If these semantic arguments were any use you would think VW AG would have made them, without any help from the peanut gallery, instead of just throwing up their hands and saying all right you got me.
Well, that was quick. Winfried Vahland, the new head of VW’s US operations is quitting after less than 3 weeks. I’d love to know what’s going on behind the scenes.
The NYTimes is reporting that Germany is requiring VW to recall 2.4 million vehicles because VW’s proposed approach to fix them wasn’t sufficient.
Hmm, I am ping the mods and ask them to put Volkswagen in the thread title. This thread may be here for a while.
VW is not going to be bankrupt. This is not GM or Chrysler. It’s a hugely profitable company. VAG’s profits from last year alone were more than enough to buy back every diesel it sold in the US. At worst, the short-term impact on VW is going to be that it has a few less dollars to spend on R&D and maybe issues a small bond or something.
The long term impact is more of a worry. This is obviously going to squelch the company’s relatively well-earned reputation and that will impact global sales for decades.
the EPA has already said they’re not going to mandate that owners park their cars, because the owners aren’t responsible for VW’s non-compliance. they will, however, mandate that the cars have the recall remedy performed once VW makes it available.
I still think that Marchione is hiding some huge losses-like in Brazil (FIAT do Brazil is down 40% from 5 years ago). And its Italian operations have been unprofitable for decades. it cannot close plants, because of Italian labor laws.
It will be the biggest transfer of wealth from China to the US since the Boxer Rebellion, since 70% of VW’s profits are from its’ Chinese joint ventures.
The profits have been paid out. This year’s profits can buy back the US fleet (I’m assuming you’re correct; I’ve not verified this), but we don’t know the global impact. That “small” bond may be huge. We also don’t know if there’s a global drop in sales, now, immediately. This could be a short term impact instead of a long term impact.
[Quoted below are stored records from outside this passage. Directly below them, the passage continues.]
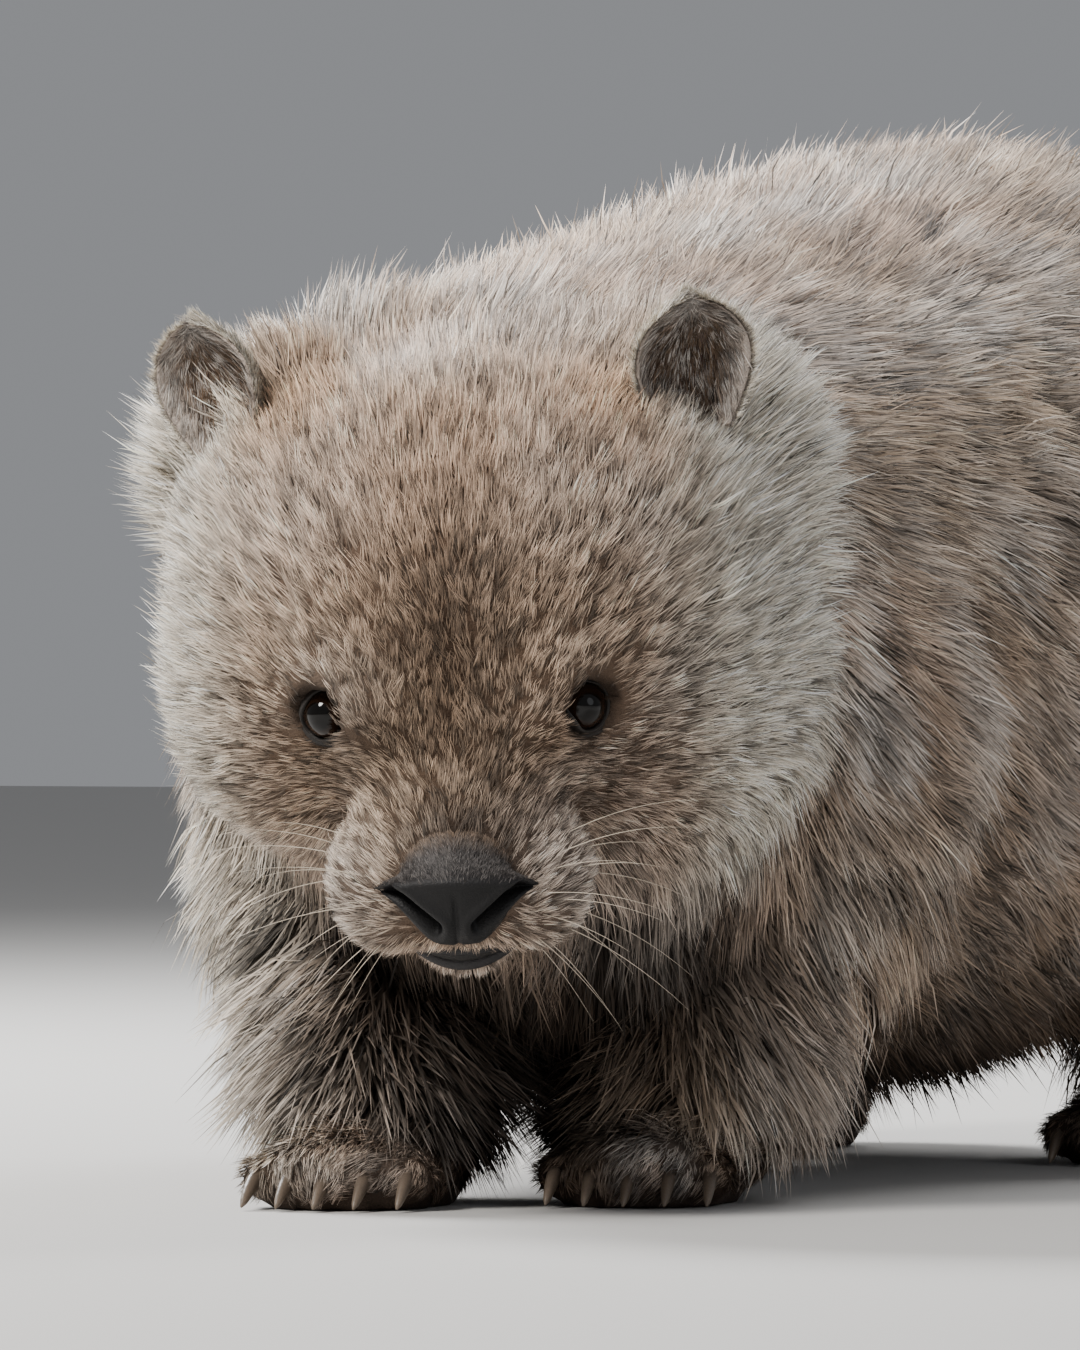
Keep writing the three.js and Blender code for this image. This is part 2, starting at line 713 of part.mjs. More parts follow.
// Feet: a broad pad with a toe and a claw for each digit, flat underneath
function makeFoot(foot) {
  const turn = foot.turn * degree;
  const spot = (across, ahead, height) => new THREE.Vector3(
    foot.place[0] + across * Math.cos(turn) + ahead * Math.sin(turn),
    foot.place[1] + across * Math.sin(turn) - ahead * Math.cos(turn),
    height);
  const half = foot.width / 2;
  const heel = spot(0, -foot.length * 0.28, 12).toArray();
  const ball = spot(0, foot.length * 0.16, 10).toArray();
  const padField = coneField(heel, ball, half * 0.86, half);
  const flatField = (x, y, z) => padField(x, y, 10 + (z - 10) * 1.35);
  const pad = solid(wrap(flatField, new THREE.LineCurve3(
    new THREE.Vector3(...heel), new THREE.Vector3(...ball)), { sides: 12, rows: 2, capRows: 3 }));
  const pieces = [pad];
  for (let toe = 0; toe < toeCount; toe += 1) {
    const fan = toe / (toeCount - 1) - 0.5;
    const across = fan * foot.width * 0.82;
    const reach = foot.length * (0.42 - 0.34 * fan * fan);
    const path = [
      spot(across * 0.8, reach * 0.5, 11),
      spot(across * 0.98, reach * 0.84, 13),
      spot(across * 1.06, reach * 1.08, 8.5),
      spot(across * 1.1, reach * 1.04 + foot.claw * 0.45, 8.2),
      spot(across * 1.12, reach * 1.04 + foot.claw, 1.4),
    ];
    pieces.push(solid(taperedBar(path, [8.2, 8.8, 5.2, 3.4, 0.8], 6)));
  }
  return joined(pieces);
}

const group = new THREE.Group();

const floorBlock = solid(box(900, 1400, 200, 0, 300, -100));
const core = makeTrunk(-coreDepth);
const coreGrown = makeTrunk(-coreDepth + gap);
const skullCore = makeSkull(-faceCoreDepth);
const skullGrown = makeSkull(-faceCoreDepth + gap);
const jaw = makeJaw(0);
const jawGrown = makeJaw(gap);

// Every node's solid by name, so that a new lock can be kept clear of all of them
const solids = new Map();

// Head and what it carries
let skull = skullCore;
for (const side of [1, -1]) {
  skull = skull.add(makeLids(side));
  skull = cutBy(skull, [makeLidOpening(side), makeEyeball(side, gap)]);
}
solids.set('head', cutBy(skull, [makeNosePad(gap), makeMouthSlit()]));
solids.set('jaw', cutBy(jaw, [skullGrown, makeMouthSlit(), makeNosePad(gap)]));
solids.set('nose_pad', cutBy(makeNosePad(0), [makeNostril(1), makeNostril(-1)]));
for (const [suffix, side] of [['l', 1], ['r', -1]]) {
  solids.set(`eye_${suffix}`, makeEyeball(side, 0));
  solids.set(`ear_${suffix}`, cutBy(makeEar(side), [skullGrown, coreGrown]));
}

// Trunk in four lengths
const front = cutBy(core, [skullGrown, jawGrown]);
solids.set('neck', slice(front, -200, neckCut));
solids.set('chest', slice(front, neckCut, chestCut));
solids.set('belly', slice(front, chestCut, rumpCut));
solids.set('rump', slice(front, rumpCut, 900));

const tailBar = taperedBar(
  [new THREE.Vector3(...tailRoot), new THREE.Vector3(...tailTip)], [tailRadii[0], 13, tailRadii[1], 2], 10);
solids.set('tail', solid(tailBar).subtract(coreGrown));

// Legs and feet
const footOf = {
  foreleg_r: 'forefoot_r', foreleg_l: 'forefoot_l', hindleg_r: 'hindfoot_r', hindleg_l: 'hindfoot_l',
};
for (const [name, leg] of Object.entries(legs)) {
  const whole = cutBy(makeLeg(leg), [coreGrown, skullGrown, jawGrown]);
  const upper = solid(box(900, 1400, 400, 0, 300, ankleCut + gap / 2 + 200));
  const lower = solid(box(900, 1400, 200, 0, 300, ankleCut - gap / 2 - 100));
  solids.set(name, whole.intersect(upper));
  const foot = makeFoot(feet[footOf[name]]).add(whole).intersect(lower);
  solids.set(footOf[name], cutBy(foot, [floorBlock, coreGrown]));
}

// Adds a lock to a node where it stays clear of every other node. One that would cross
// is raised, then shortened, and left out where none of these clears.
function growLock(name, root, lie, size) {
  for (const [lift, part] of lockTries) {
    const trimmed = { length: size.length * part, width: size.width * part };
    const guard = { length: trimmed.length + lockClearance, width: trimmed.width + lockClearance };
    const room = makeLock(bodyField, root, lie, guard, lift);
    const crosses = [...solids].some(([other, whole]) => other !== name
      && whole.intersect(room).volume() > touchVolume);
    if (!crosses) {
      solids.set(name, solids.get(name).add(makeLock(bodyField, root, lie, trimmed, lift)));
      return;
    }
  }
}

for (const root of cheekRoots()) {
  const back = headPoint(0, -1, 0).sub(headPlace);
  growLock('head', root, back.add(new THREE.Vector3(0, 0.2, -0.5)), cheekLock);
}
for (const root of trunkRoots()) {
  growLock(trunkNodeAt(root.y), root, trunkLie(root), trunkLock);
}
for (const [name, leg] of Object.entries(legs)) {
  for (const root of legRoots(leg)) growLock(name, root, new THREE.Vector3(0, 0.15, -1), legLock);
}
const finishes = {
  head: headFinish, jaw: headFinish, nose_pad: noseFinish, eye: eyeFinish, ear: earFinish,
  neck: coatFinish, chest: coatFinish, belly: coatFinish, rump: coatFinish, tail: coatFinish,
  foreleg: legFinish, hindleg: legFinish, forefoot: footFinish, hindfoot: footFinish,
};
for (const [name, whole] of solids) {
  place(group, name, whole, finishes[name] ?? finishes[name.replace(/_[lr]$/, '')]);
}

// The origin is the middle of the standing animal's box, on the floor
const bounds = new THREE.Box3().setFromObject(group);
const middle = bounds.getCenter(new THREE.Vector3());
group.position.set(-middle.x, -middle.y, 0);

export default group;
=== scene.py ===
import math
import bpy
import numpy as np
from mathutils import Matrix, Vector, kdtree


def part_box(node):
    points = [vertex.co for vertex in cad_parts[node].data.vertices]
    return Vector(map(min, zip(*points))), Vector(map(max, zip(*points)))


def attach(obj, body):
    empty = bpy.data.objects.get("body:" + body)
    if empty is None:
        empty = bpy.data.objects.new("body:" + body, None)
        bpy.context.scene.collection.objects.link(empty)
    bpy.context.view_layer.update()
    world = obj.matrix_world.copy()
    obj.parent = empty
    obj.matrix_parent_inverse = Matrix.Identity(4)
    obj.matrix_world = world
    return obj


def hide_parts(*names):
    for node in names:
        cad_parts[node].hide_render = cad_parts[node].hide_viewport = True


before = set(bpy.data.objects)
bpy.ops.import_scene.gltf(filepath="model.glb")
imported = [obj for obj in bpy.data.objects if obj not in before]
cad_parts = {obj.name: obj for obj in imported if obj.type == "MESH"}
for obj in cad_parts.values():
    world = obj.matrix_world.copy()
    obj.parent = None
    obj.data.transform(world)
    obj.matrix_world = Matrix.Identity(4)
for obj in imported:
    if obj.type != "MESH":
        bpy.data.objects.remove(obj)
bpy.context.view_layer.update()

radian = math.pi / 180
milli = 0.001

# Shapes are worked out in millimetres in the maker's frame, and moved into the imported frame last.

head = {"place": (38, 0, 155), "yaw": 23, "pitch": 42, "roll": 2.6}   # where the head's own frame stands

trunk = {
    # place along the body, middle, top, underside, half width, out to the tips of the coat
    "stations": [
        (24, 27, 238, 104, 56), (48, 24, 272, 78, 84), (84, 18, 293, 58, 106), (126, 9, 302, 50, 119),
        (190, 2, 311, 42, 129), (270, 0, 323, 36, 136), (360, 0, 338, 34, 143), (450, 0, 350, 38, 145),
        (520, 0, 353, 56, 141), (580, 0, 340, 86, 128), (630, 0, 303, 128, 101), (662, 0, 262, 170, 62),
        (678, 0, 226, 206, 18)],
    "squareness": 2.2,
    "nape": [((-40, 94, 238), (46, 48, 52), 26), ((58, 100, 232), (40, 42, 44), 22)],
    "shoulders": [((-68, 142, 146), (50, 66, 84), 20), ((84, 168, 146), (50, 66, 84), 20)],
    "haunches": [((-86, 512, 172), (60, 92, 108), 22), ((86, 482, 172), (60, 92, 108), 22)],
    "spine": [(22, 60, 164), (12, 120, 180), (0, 300, 192), (0, 590, 218)],
}

legs = {
    "foreleg_r": {"joints": [(-63, 150, 150), (-55, 116, 96), (-31, 84, 52), (-22, 68, 20)],
                  "radii": [54, 50, 42, 33]},
    "foreleg_l": {"joints": [(82, 190, 150), (76, 172, 98), (62, 140, 52), (52, 122, 20)],
                  "radii": [54, 52, 43, 34]},
    "hindleg_r": {"joints": [(-84, 520, 170), (-92, 500, 112), (-90, 548, 64), (-86, 546, 24)],
                  "radii": [66, 62, 47, 34]},
    "hindleg_l": {"joints": [(84, 480, 170), (92, 452, 112), (90, 500, 64), (86, 498, 24)],
                  "radii": [66, 62, 47, 34]},
}

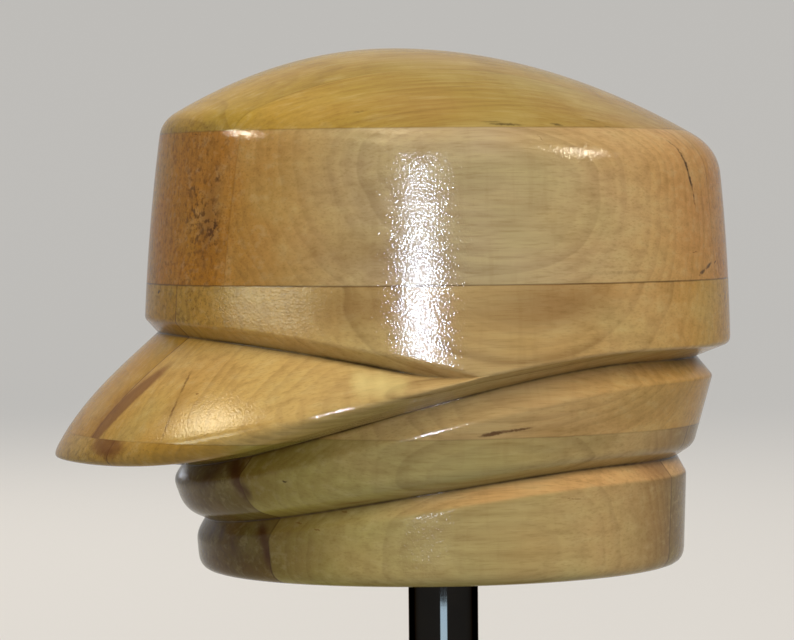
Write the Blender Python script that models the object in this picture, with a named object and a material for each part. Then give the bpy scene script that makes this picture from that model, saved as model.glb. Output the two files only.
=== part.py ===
"""A wooden block for shaping a visored cap, on a round post with a foot.

The block is glued up from four layers of three boards, with the grain from front to back,
and carved as one form. Its front faces -X and the wearer's left side faces -Y. All sizes
are in metres, +Z is up, and the origin is the middle of the foot's underside.

The form is built column by column round the block. A column is the outline of the block
at one angle, from the dome down to the underside, and its corners are ovals that lie a
stated distance outside the head's oval.
"""

import math

import bmesh
import bpy
from mathutils import Vector

# The head's oval, which the base of the block has
HEAD_HALF_LENGTH = 0.0980
HEAD_HALF_WIDTH = 0.0830

# Crown: the dome, its rim and the ridge along the crown's lower edge
DOME_TOP = 0.2061
DOME_TOP_FORWARD = 0.0200
RIM_OUT = 0.0135
RIM_FORWARD = -0.0005
RIM_HEIGHT_FRONT = 0.1778
RIM_HEIGHT_REAR = 0.1650
RIM_REACH_FRONT = 0.0058
RIM_REACH_REAR = 0.0100
RIM_REACH_SIDE_EXTRA = 0.0046
CROWN_OUT = 0.0195
CROWN_FORWARD = 0.0009
CROWN_BULGE = 0.0012
CROWN_RIDGE_REACH_SIDE = 0.0012
CROWN_RIDGE_REACH_REAR = 0.0032
RIDGE_RISE = 0.0199
RIDGE_RISE_POWER = 2.35

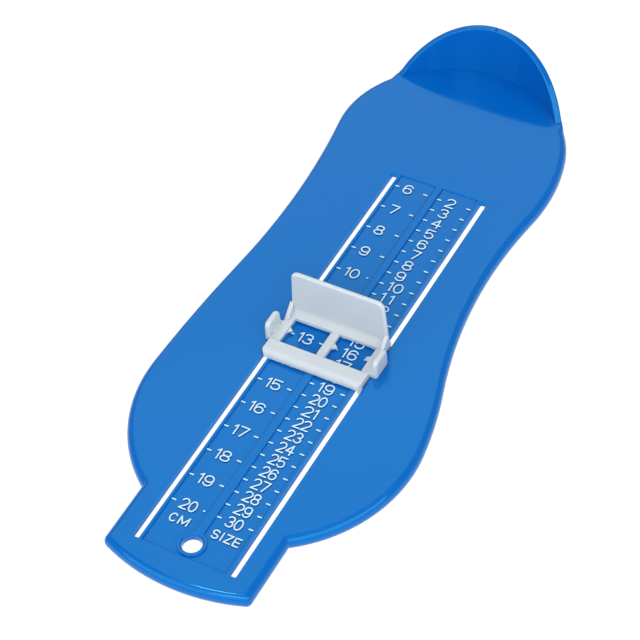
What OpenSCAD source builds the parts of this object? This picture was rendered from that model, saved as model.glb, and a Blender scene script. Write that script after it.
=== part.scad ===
// Foot measuring device for small children.
//
// A foot-shaped plate carries a raised heel cup, two long slots and two scales
// in sunk panels. A slider with a toe stop runs along the slots. The foot's heel
// goes against the cup, the toe stop is pushed against the toes, and the three
// pointers of the slider show the length of the foot in its windows.
//
// Everything is laid out from the scales' zero, which is the inside of the heel
// cup on the middle line between the slots: x to the right, y towards the heel
// and z up from the table. place() then moves it to the model's own frame, with
// the origin at the middle of the outline, on the table.

/* [Foot plate] */
// Height of the plate's top above the table
plate_h = 5; // [4.8:0.1:7]
// Thickness of the web, between the plate's top and the hollow underneath
web_t = 2.5; // [2:0.1:3]
// Thickness of the skirt that runs round the plate's edge
skirt_t = 3.4; // [3:0.1:4]
// Rounding of the plate's top edge
edge_r = 2.4; // [1:0.1:2.5]
// Rounding of the plate's lower edge
foot_r = 2.2; // [0.8:0.1:2.3]

/* [Heel outline] */
// Radius of the heel
heel_r = 39.3; // [38.5:0.1:41]
// How far the heel's centre lies to the left of the scales' middle line
heel_shift = 6.9; // [5:0.1:9]
// Radius of the flatter curve that follows the heel on the right side
right_heel_r = 66.8; // [50:0.1:75]
// Direction in which the heel changes to that curve, up from the right
right_heel_a = 16; // [10:0.5:20]
// Radius of the curve that follows the heel on the left side
left_heel_r = 34.8; // [33:0.1:38]
// Direction in which the heel changes to that curve, up from the left
left_heel_a = 31; // [20:0.5:32]

/* [Waist and ball outline] */
// Radius of the hollow curve of the waist on the left side
left_waist_r = 260; // [200:5:300]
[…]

Cash flow is critical in the auto industry, and huge liabilities versus a low cash flow could definitely spell bankruptcy if no one extends them credit (ahem, queue Niedersachsen government).
Article in the NYTimes discussing how some owners will not want to get their cars updated because they don’t want to see the power and torque compromised, and feel they have been getting great mileage anyway.